Does rmbranch is new command? What about cleaning shared repo after 
rmbranch? That should be bzr gc?

colo-pull is not just pull alias. Of course regular pull should be 
updated first to get the same behavior as colo-pull.

> The other commands also seem useful (and we certainly don't have
> anything like that in core at the moment), but I think we should discuss
> what we want the UI to be like rather than simply merging them.

Again, I don't think merging bzr-colo directly will help. That's not my 
point. I don't say that using bzr-colo commands is only one way to go.

bzr UI should be significantly updated.
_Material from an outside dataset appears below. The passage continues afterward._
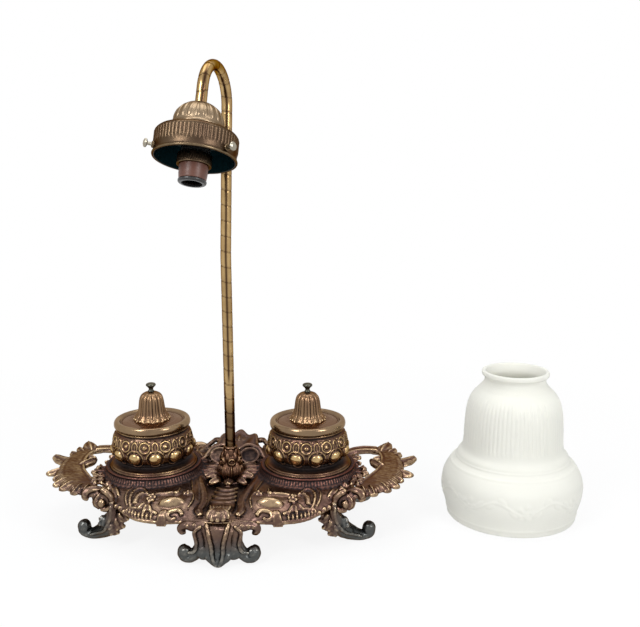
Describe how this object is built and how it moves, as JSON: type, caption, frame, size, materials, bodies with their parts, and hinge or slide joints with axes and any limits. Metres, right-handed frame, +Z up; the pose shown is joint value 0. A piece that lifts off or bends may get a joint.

Again I tend to agree with 
fullermd here: there won't be standalone branches anymore, bzr always 
will create colo-thing. But I have no vision how it will be.

colocated branches with hidden shared repo in .bzr/branches are not very 
good: they don't use high level shared repository, so if you have

bzr-repo/   <-- shared repo
   bzr.dev  <-- repo branch
   bzr-2.1  <-- repo branch

and then one day converts both bzr.dev and bzr-2.1 into colo-thing you 
no more have the cheap update for all colo-thing-internal-repos when you 
do pull in the one branch. That's bad, and every colo-thing has their 
own repo and therefore wastes the space. That's bad.